"Suzanne" is one of Leonard Cohen's most well known works. Cohen was born in Montreal in 1934 in an area called "The Plateau" filled with quirky boutiques, small shops, bookstores, cozy cafes, bakeries and many people who lived what could be called an "alternative lifestyle".

"Suzanne" was first published, by Cohen, as a poem in 1966 and was then recorded by Judy Collins in the same year. It wasn't until 1968 that Cohen recorded the song on his album "Songs of Leonard Cohen".

Cohen, an ordained Zen Buddhist monk, who nevertheless still stuck to Judaism, died from a fall on November 7, 2016 just weeks after Bob Dylan was awarded the Nobel Prize for Literature. Many commentators and poets thought Cohen would have been a more appropriate choice.

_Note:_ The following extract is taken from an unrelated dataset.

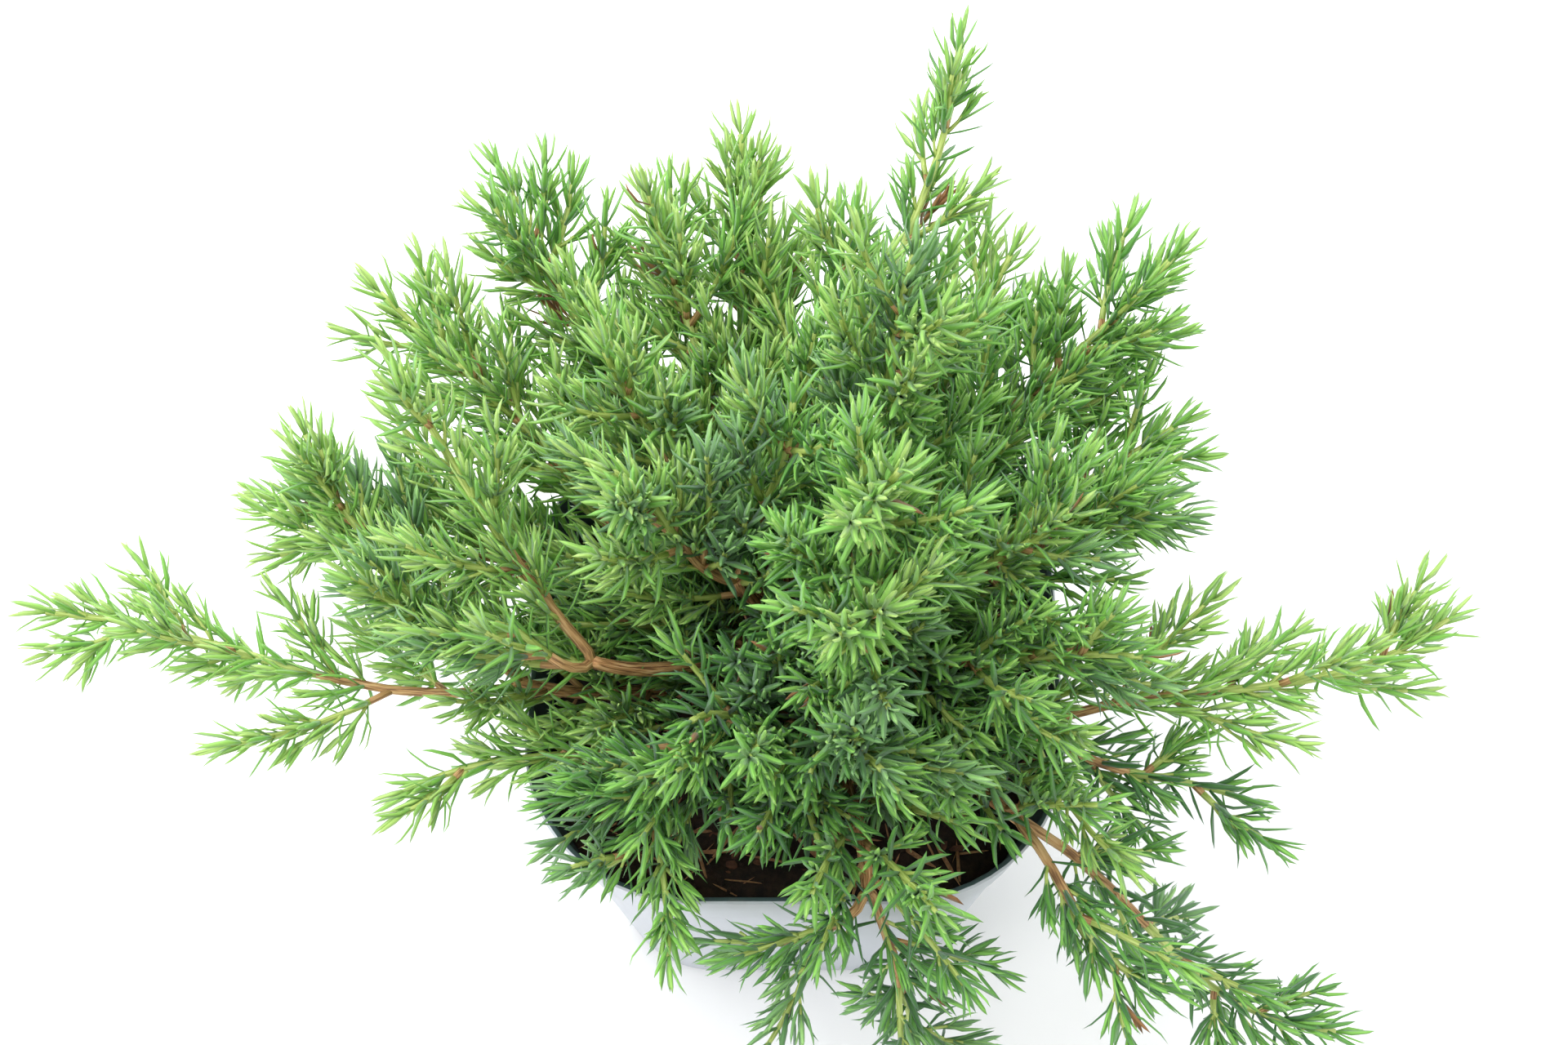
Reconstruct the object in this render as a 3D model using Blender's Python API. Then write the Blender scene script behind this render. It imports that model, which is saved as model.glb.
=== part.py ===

He was elected to the Grammy Hall of Fame in 2015.

Suzanne Verdal was the girlfriend of the artist Armand Vaillancourt who Cohen knew in Montreal in the early 60's. As the song goes, she did ,in fact, feed him “tea and oranges that come all the way from China" and was dressed in “rags…from Salvation Army counters”. Their relationship was platonic in every sense in spite of the lyrics “and you want to travel with her/and you want to travel blind… for you’ve touched her perfect body with your mind”. According to Verdal, “I was the one that put the boundaries on that. I didn't want to spoil the infinite respect that I had for him".